With a backdrop of fireworks, foreign dignitaries and a special guest of honor, Baltimore officially opens its Canadian Football League era at Memorial Stadium tonight against the Calgary Stampeders.

Say hello to native son Doug Flutie, then get ready for the high-speed passing game that is certain to follow.

On the night of Baltimore's first regular-season pro football game at Memorial Stadium since Dec. 18, 1983, it seems fitting that Flutie, the king of Canadian football, has a hand in writing the new chapter.

"He's probably the most recognizable name in the league," said Baltimore CFL coach Don Matthews, "and he backs it up by being the most productive player."

Who can forget the Hail Mary pass that beat Miami in 1984, when Flutie won the Heisman Trophy at Boston College?

But how many people know that Flutie has thrown for 18,656 yards the past three seasons -- an average of 6,219? Or that he has thrown for 114 touchdowns over the same period?

Sent off to Canada in 1990 after four disquieting seasons in the NFL, Flutie, 31, has enjoyed a career rebirth as a CFL quarterback. North of the border, he has won an unprecedented three straight Most Outstanding Player awards, one with the British Columbia Lions, two with the Stampeders.

Now, thanks to the CFL's expansion into the United States, he has a chance to create a few new memories. You could call it Flutie's revenge on the NFL, even if he doesn't.

"I don't think I'd take it that far," he said. "But it is kind of my way of letting people in the U.S. know I'm still around, that I can still play the game.

"My first couple of years in the CFL, I felt like I was playing the best football of my life and was in exile and nobody knew what was going on. The first year I threw for 6,600 yards up there, not too many people knew about it. . . . So now, through ESPN, through the expansion in the States, I feel like I'm letting people know I'm still alive and kicking."

In the past three years, he has wreaked his own brand of havoc on secondaries around the CFL. He is still the "Magic Flutie," a quarterback who is hard to catch and almost impossible to contain.

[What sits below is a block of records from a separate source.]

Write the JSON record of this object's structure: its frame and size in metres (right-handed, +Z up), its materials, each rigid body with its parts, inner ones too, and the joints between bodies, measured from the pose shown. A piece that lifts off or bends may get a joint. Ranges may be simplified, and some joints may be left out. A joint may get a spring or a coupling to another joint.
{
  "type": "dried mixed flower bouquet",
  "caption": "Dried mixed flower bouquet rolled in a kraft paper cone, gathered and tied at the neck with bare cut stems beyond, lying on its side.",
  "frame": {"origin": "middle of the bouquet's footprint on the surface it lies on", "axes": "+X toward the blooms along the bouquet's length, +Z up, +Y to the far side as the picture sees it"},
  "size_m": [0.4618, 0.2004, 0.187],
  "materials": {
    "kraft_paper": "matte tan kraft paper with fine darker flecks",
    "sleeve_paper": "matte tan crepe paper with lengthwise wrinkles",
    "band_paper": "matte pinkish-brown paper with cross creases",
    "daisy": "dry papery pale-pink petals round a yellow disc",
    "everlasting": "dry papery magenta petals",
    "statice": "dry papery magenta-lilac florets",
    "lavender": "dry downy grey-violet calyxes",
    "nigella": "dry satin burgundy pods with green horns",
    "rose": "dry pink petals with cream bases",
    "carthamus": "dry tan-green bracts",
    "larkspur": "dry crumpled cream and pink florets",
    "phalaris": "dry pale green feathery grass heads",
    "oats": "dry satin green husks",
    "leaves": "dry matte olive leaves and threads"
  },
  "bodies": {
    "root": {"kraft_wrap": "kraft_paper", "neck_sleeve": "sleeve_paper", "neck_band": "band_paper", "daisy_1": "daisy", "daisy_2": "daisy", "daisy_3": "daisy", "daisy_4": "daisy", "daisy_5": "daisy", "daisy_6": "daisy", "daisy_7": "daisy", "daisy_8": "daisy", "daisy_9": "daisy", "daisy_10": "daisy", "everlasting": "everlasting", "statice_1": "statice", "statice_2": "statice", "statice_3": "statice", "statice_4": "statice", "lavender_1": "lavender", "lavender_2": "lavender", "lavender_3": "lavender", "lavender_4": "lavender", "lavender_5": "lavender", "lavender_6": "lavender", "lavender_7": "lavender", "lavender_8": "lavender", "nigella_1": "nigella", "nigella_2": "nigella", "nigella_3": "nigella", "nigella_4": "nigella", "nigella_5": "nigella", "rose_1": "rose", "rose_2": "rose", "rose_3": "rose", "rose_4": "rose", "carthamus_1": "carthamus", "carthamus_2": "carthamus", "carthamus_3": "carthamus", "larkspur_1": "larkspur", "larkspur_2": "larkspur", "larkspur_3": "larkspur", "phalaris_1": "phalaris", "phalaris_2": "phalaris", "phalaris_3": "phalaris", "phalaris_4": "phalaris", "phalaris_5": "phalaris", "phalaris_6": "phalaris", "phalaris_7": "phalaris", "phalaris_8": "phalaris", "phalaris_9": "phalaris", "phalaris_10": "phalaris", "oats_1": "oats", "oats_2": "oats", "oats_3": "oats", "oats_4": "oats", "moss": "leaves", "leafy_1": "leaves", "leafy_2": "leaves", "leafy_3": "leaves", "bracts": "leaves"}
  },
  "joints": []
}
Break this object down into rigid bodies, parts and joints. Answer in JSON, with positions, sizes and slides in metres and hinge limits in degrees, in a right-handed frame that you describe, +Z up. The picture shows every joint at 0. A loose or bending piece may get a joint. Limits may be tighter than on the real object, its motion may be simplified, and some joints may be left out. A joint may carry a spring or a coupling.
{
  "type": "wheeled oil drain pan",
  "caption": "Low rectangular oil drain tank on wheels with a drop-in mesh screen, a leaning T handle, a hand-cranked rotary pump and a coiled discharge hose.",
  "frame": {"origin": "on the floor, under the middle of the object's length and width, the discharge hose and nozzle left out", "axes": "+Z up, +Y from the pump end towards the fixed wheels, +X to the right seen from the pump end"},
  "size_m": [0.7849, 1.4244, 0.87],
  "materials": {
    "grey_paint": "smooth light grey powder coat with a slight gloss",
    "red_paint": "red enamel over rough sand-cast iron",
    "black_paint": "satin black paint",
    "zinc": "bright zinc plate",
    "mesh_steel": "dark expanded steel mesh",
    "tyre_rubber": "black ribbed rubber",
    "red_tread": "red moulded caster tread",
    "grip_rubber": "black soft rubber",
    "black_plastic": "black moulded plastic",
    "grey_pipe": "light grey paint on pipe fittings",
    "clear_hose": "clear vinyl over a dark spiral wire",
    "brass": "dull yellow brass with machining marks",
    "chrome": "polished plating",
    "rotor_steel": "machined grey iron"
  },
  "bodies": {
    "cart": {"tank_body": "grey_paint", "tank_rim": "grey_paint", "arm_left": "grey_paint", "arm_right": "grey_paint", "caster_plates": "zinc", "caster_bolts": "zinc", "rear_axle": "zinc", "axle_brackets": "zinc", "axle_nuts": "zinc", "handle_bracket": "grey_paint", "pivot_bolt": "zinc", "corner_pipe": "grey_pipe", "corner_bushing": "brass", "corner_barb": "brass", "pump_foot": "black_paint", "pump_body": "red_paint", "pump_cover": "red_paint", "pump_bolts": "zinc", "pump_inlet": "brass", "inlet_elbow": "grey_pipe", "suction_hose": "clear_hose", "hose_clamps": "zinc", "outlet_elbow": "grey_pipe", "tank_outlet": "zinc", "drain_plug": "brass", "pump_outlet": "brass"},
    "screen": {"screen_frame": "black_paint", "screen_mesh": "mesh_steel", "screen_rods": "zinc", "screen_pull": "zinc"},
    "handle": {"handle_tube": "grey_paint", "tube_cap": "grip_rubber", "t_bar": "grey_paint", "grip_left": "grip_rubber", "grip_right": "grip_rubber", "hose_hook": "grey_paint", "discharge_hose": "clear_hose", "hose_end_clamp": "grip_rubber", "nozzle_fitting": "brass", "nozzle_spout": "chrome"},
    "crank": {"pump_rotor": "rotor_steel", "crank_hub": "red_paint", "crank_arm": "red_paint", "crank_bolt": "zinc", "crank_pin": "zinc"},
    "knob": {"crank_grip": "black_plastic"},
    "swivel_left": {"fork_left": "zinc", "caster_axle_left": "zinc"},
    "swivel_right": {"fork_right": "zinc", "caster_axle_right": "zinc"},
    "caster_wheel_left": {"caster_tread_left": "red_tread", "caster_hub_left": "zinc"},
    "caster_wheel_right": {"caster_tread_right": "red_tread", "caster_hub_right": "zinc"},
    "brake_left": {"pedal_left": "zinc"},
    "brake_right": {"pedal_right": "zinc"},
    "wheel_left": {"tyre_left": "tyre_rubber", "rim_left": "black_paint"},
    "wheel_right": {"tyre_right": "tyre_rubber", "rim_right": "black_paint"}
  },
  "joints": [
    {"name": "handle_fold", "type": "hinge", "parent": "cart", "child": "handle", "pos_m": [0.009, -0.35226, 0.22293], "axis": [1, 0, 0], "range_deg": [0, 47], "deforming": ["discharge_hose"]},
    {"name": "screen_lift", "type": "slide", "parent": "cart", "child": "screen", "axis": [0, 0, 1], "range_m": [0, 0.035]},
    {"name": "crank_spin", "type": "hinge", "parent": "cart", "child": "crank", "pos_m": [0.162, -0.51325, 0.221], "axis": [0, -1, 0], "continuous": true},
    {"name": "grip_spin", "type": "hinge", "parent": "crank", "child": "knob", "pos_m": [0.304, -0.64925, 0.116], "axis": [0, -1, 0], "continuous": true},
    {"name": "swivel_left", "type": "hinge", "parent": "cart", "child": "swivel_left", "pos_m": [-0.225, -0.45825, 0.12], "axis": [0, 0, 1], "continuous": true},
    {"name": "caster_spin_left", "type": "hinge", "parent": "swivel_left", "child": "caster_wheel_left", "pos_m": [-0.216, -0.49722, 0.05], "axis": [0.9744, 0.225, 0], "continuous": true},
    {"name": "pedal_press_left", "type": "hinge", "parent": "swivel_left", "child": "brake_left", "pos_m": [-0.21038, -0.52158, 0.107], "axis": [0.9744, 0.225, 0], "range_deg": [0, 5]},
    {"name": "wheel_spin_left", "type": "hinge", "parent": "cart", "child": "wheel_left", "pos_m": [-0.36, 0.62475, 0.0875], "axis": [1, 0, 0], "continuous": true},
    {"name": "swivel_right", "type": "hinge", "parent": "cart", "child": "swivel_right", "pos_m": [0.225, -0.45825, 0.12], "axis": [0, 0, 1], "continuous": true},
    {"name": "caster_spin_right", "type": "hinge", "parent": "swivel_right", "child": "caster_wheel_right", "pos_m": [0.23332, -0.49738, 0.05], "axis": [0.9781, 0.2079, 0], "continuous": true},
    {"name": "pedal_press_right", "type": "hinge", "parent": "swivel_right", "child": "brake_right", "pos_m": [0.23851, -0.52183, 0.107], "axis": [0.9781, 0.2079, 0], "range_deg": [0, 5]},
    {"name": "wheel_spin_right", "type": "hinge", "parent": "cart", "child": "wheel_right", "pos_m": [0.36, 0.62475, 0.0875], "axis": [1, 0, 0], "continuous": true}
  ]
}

He throws with a slingshot motion, moving backward as he unleashes the ball.

"When he gets outside the pocket, he can buy 10 seconds," Matthews said. "That creates huge gaps in defense. We know what he does. That's not the problem. The problem is stopping him."

Baltimore rush end O. J. Brigance has played with and against Flutie, but has not beaten him.

"The special challenge is not knowing what kind of rabbit he'll pull out of his hat," Brigance said. "You have to keep constant pressure on him, try to keep him in the pocket. When he's allowed to scramble, he's extremely dangerous.

"He always finds a way to win. Everybody gets up for playing against him."

It is that commodity -- the ability to turn a defeat into an improbable victory -- that Calgary coach Wally Buono appreciates most.

"We were Grey Cup finalists the year before Doug came to Calgary," Buono said. "We were a very good team. The one thing Doug brought to us was, there's an aura about him that makes him the marquee player he is. Nothing is ever out of reach. If it's close, Doug will find a way to get the job done."

Without Flutie, the Stampeders lost the Grey Cup in 1991. With him, they won in 1992. He was the MVP of Calgary's championship victory over the Winnipeg Blue Bombers.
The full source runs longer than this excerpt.